SHORT TASK:
Please output exactly the lines of the material from the first through the line containing "UP = FreeCAD.Vector(0, 0, 1)", and nothing more.

▼

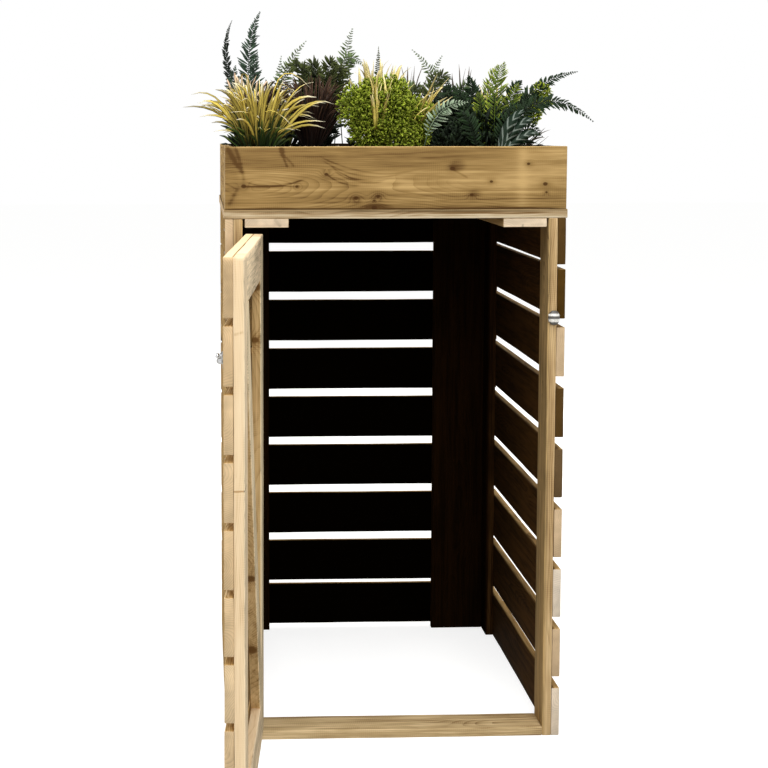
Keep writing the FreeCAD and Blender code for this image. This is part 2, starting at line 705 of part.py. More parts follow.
# Plants. Every leaf is a thin closed strip that follows one curve, from its foot in the soil towards
# a knee and over to its tip. Grass blades taper; fern fronds swell and taper.
SOIL_TOP = (ROOF_TOP + SOIL_DEPTH).value
STRIP_STEPS = 8
BLADE_WIDTH = 9
BLADE_TAPER = 0.85
FROND_BARE = 0.12
FROND_SWELL = 0.7
STALK_WIDTH = 4
LEAF_THICKNESS = 2
FROND_FACING = FreeCAD.Vector(0, -0.8, 0.6)
UP = FreeCAD.Vector(0, 0, 1)


def strip(foot, knee, tip, widths, facing):
    """A leaf: rectangles that face one way, carried along the quadratic curve from foot to tip that
    the knee draws out, and joined in turn. The first one lies level on the soil."""
    sections = []
    last = len(widths) - 1
    for step, width in enumerate(widths):
        share = step / last
        point = foot * (1 - share) ** 2 + knee * (2 * share * (1 - share)) + tip * share**2
        ahead = (knee - foot) * (1 - share) + (tip - knee) * share
        wide = ahead.cross(facing).normalize() * (width / 2)
        thick = wide.cross(ahead).normalize() * (LEAF_THICKNESS / 2)
        if step == 0:
            wide.z = thick.z = 0
        ring = [point + wide + thick, point - wide + thick]
        ring += [point - wide - thick, point + wide - thick]
        sections.append(Part.makePolygon(ring + ring[:1]))
    return Part.makeLoft(sections, True, True)


def at(x, y):
    """A foot on the soil at x, y."""
    return FreeCAD.Vector(x, y, SOIL_TOP)


def grass(middle, blades, ring, reaches, heights, knee_share):
    """A tuft at the golden angle. Reaches and heights run from the first blade in the middle to the
    last one outside, and the knees stand at a share of the height."""
    widths = [BLADE_WIDTH * (1 - BLADE_TAPER * (step / STRIP_STEPS) ** 2)
              for step in range(STRIP_STEPS + 1)]
    leaves = []
    for index in range(blades):
        share = (index + 0.5) / blades
        azimuth = math.radians(GOLDEN_ANGLE * index)
        out = FreeCAD.Vector(math.cos(azimuth), math.sin(azimuth), 0)
        foot = middle + out * (ring * math.sqrt(share))
        reach = reaches[0] + (reaches[1] - reaches[0]) * share
        height = heights[0] + (heights[1] - heights[0]) * share
        tip = foot + out * reach + UP * height
        knee = foot + out * (reach / 3) + UP * (height * knee_share)
        leaves.append(strip(foot, knee, tip, widths, UP - out))
    return leaves


def frond(foot, knee, tip, reach):
    """A fern frond whose leaflets reach this far each side at its widest."""
    widths = []
    for step in range(STRIP_STEPS + 1):
        grown = max(0, step / STRIP_STEPS - FROND_BARE) / (1 - FROND_BARE)
        widths.append(max(STALK_WIDTH, 2 * reach * math.sin(math.pi * grown**FROND_SWELL)))
    return strip(at(*foot), FreeCAD.Vector(*knee), FreeCAD.Vector(*tip), widths, FROND_FACING)


def planted(name, leaves):
    """Leaves of one kind of plant, kept as one group."""
    feature = doc.addObject("Part::Feature", name)
    feature.Shape = Part.makeCompound(leaves)
    keep_node(feature, name)


# Each frond's foot, knee, tip and reach.
TALL_FRONDS = (
    ((-290, 640), (-440, 640, 1665), (-379, 640, 1789), 12),
    ((-305, 620), (-368, 620, 1680), (-303, 620, 1811), 28),
    ((-285, 590), (-345, 580, 1600), (-312, 570, 1700), 28),
    ((-325, 560), (-395, 550, 1580), (-372, 540, 1662), 26),
    ((-245, 520), (-288, 520, 1620), (-183, 520, 1727), 28),
    ((-225, 690), (-262, 690, 1580), (-242, 690, 1695), 20),
    ((-105, 560), (-95, 560, 1640), (-56, 560, 1762), 32),
    ((-85, 500), (-120, 500, 1760), (-30, 480, 1655), 30),
    ((-150, 520), (-190, 520, 1720), (-165, 470, 1600), 28),
    ((200, 620), (225, 620, 1610), (112, 620, 1709), 26),
    ((165, 660), (140, 660, 1600), (202, 660, 1694), 22),
    ((190, 540), (215, 540, 1640), (262, 500, 1600), 30),
    ((150, 560), (105, 540, 1650), (60, 500, 1610), 26),
    ((20, 600), (16, 600, 1600), (19, 600, 1716), 14),
)
SPREADING_FRONDS = (
    ((-165, 420), (-190, 420, 1800), (-262, 400, 1600), 24),
    ((-145, 440), (-150, 440, 1790), (-205, 420, 1640), 26),
    ((-125, 420), (-120, 420, 1780), (-70, 400, 1600), 24),
    ((-140, 400), (-140, 400, 1740), (-115, 380, 1640), 26),
    ((60, 460), (80, 460, 1640), (130, 440, 1590), 26),
    ((110, 420), (140, 420, 1680), (190, 400, 1620), 28),
    ((118, 110), (112, 95, 1575), (185, 85, 1568), 28),
    ((104, 112), (84, 80, 1590), (70, 70, 1462), 26),
    ((268, 200), (322, 198, 1610), (478, 200, 1634), 24),
    ((255, 110), (350, 105, 1680), (496, 100, 1504), 26),
    ((250, 70), (275, 66, 1530), (330, 62, 1540), 28),
    ((205, 72), (195, 68, 1510), (162, 64, 1535), 26),
    ((225, 195), (200, 192, 1550), (162, 190, 1600), 28),
    ((240, 235), (228, 232, 1580), (206, 230, 1625), 28),
    ((292, 235), (306, 235, 1590), (342, 232, 1612), 28),
    ((300, 262), (335, 260, 1560), (402, 262, 1582), 30),
    ((205, 292), (180, 290, 1540), (158, 300, 1622), 34),
    ((300, 135), (330, 132, 1530), (376, 130, 1472), 26),
    ((262, 145), (250, 142, 1600), (282, 138, 1655), 30),
    ((236, 168), (232, 165, 1540), (220, 160, 1582), 24),
    ((285, 168), (296, 165, 1560), (320, 160, 1604), 24),
    ((262, 332), (262, 330, 1590), (300, 328, 1655), 30),
    ((310, 305), (350, 305, 1570), (400, 305, 1590), 24),
    ((340, 382), (390, 380, 1540), (432, 380, 1570), 24),
)
planted("tall_ferns", [frond(*row) for row in TALL_FRONDS])
planted("spreading_ferns", [frond(*row) for row in SPREADING_FRONDS])
striped = grass(at(-325, 125), 40, 34, (20, 150), (185, 60), 1.05)
yellow = grass(at(10, 290), 16, 22, (20, 60), (225, 170), 0.9)
planted("striped_grass", striped + yellow)
planted("dark_grass", grass(at(-185, 290), 30, 36, (10, 90), (195, 130), 0.7))

# A round bush: balls of leaves run into one, cut off at the soil. Each has its middle and radius.
BUSH_BALLS = (
    ((-72, 160, 1545), 56),
    ((-10, 150, 1545), 62),
    ((52, 160, 1522), 50),
    ((-35, 165, 1570), 44),
    ((8, 170, 1580), 40),
    ((-50, 150, 1486), 50),
    ((15, 140, 1482), 50),
    ((62, 150, 1474), 38),
    ((85, 160, 1530), 24),
)
balls = [Part.makeSphere(radius, FreeCAD.Vector(*middle)) for middle, radius in BUSH_BALLS]
ball_solid = balls[0].multiFuse(balls[1:])
reach_box = ball_solid.BoundBox
under_soil = Part.makeBox(
    reach_box.XLength, reach_box.YLength, SOIL_TOP,
    FreeCAD.Vector(reach_box.XMin, reach_box.YMin, 0),
)
bush = doc.addObject("Part::Feature", "round_bush")
bush.Shape = ball_solid.cut(under_soil)
keep_node(bush, "round_bush")

doc.recompute()
for thing in doc.Objects:
    if "Invalid" in thing.State or "Error" in thing.State:
        raise RuntimeError(f"{thing.Name} is {thing.State}")
for node in nodes:
    if node.Shape.isNull() or not node.Shape.isValid() or not node.Shape.Solids:
        raise RuntimeError(f"{node.Label} has no valid solid")

os.makedirs("parts", exist_ok=True)
for node in nodes:
    node.Shape.exportStep(os.path.join("parts", f"{node.Label}.step"))
print(len(nodes), "sub-parts written")
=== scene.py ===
import json
import math

import bpy
import numpy as np
from mathutils import Matrix, Vector


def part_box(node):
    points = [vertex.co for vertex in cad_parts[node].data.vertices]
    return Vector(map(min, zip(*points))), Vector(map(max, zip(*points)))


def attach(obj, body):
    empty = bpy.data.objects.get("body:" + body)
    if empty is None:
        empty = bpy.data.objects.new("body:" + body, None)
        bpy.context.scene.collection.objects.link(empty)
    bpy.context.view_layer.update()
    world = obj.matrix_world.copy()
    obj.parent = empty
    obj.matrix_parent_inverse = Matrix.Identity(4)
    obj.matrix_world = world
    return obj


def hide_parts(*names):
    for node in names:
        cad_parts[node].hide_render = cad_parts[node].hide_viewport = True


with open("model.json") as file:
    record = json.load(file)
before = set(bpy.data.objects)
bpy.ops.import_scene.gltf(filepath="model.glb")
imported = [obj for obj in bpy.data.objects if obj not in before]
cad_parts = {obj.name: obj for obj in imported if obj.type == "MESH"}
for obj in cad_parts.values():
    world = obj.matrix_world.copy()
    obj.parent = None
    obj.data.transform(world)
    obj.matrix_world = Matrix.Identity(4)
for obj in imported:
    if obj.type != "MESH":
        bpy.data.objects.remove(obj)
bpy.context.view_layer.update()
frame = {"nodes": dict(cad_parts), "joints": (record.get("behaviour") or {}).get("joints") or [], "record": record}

# Camera. It stands four metres in front of the store and a little to its left, at eye height, and
# looks down and right by a few degrees. Lens shift takes up the rest, so the boards stay upright.
CAMERA_PLACE = (-0.466, -3.998, 1.489)
CAMERA_TURN, CAMERA_DIP, CAMERA_ROLL = 2.17, 5.11, -0.075
LENS_MM = 78.7
LENS_SHIFT = (0.155, -0.135)
camera = bpy.data.objects.new("camera", bpy.data.cameras.new("camera"))
bpy.context.scene.collection.objects.link(camera)
camera.data.lens = LENS_MM
camera.data.shift_x, camera.data.shift_y = LENS_SHIFT
turned = Matrix.Rotation(-math.radians(CAMERA_TURN), 4, "Z")
dipped = Matrix.Rotation(math.radians(90 - CAMERA_DIP), 4, "X")
rolled = Matrix.Rotation(math.radians(CAMERA_ROLL), 4, "Z")
camera.matrix_world = Matrix.Translation(CAMERA_PLACE) @ turned @ dipped @ rolled
bpy.context.scene.camera = camera

# Studio. Even daylight from all round, with broad soft lamps in front, above, behind and at both
# sides. Rays from the camera and mirrors see a white background, and the floor keeps the shadow.


def arithmetic(operation):
    """What an arithmetic sign between Shades and numbers does."""
    return lambda first, second: first.maths(operation, second)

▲

SOLUTION FOR THIS PROBLEM:
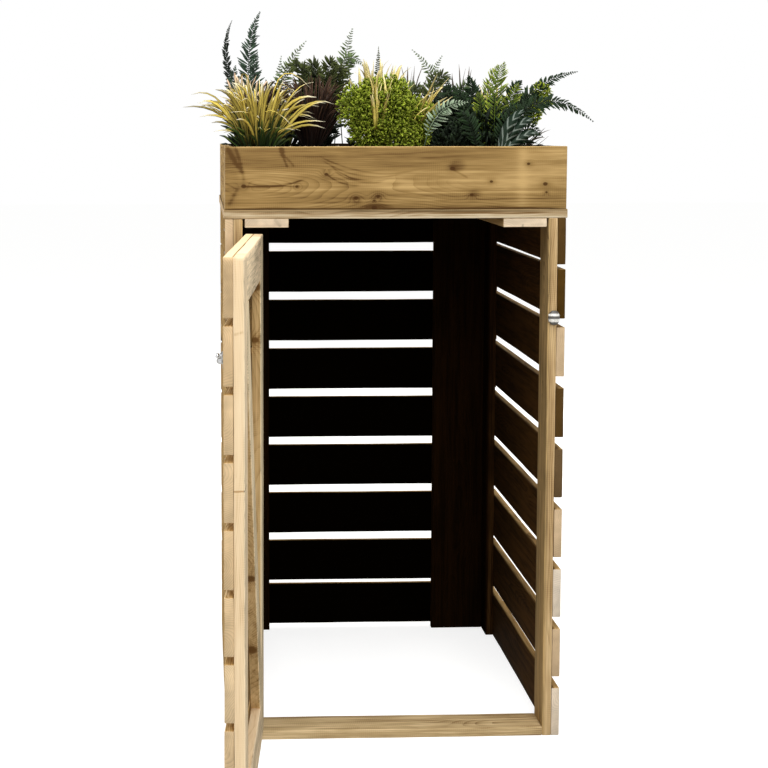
Keep writing the FreeCAD and Blender code for this image. This is part 2, starting at line 705 of part.py. More parts follow.
# Plants. Every leaf is a thin closed strip that follows one curve, from its foot in the soil towards
# a knee and over to its tip. Grass blades taper; fern fronds swell and taper.
SOIL_TOP = (ROOF_TOP + SOIL_DEPTH).value
STRIP_STEPS = 8
BLADE_WIDTH = 9
BLADE_TAPER = 0.85
FROND_BARE = 0.12
FROND_SWELL = 0.7
STALK_WIDTH = 4
LEAF_THICKNESS = 2
FROND_FACING = FreeCAD.Vector(0, -0.8, 0.6)
UP = FreeCAD.Vector(0, 0, 1)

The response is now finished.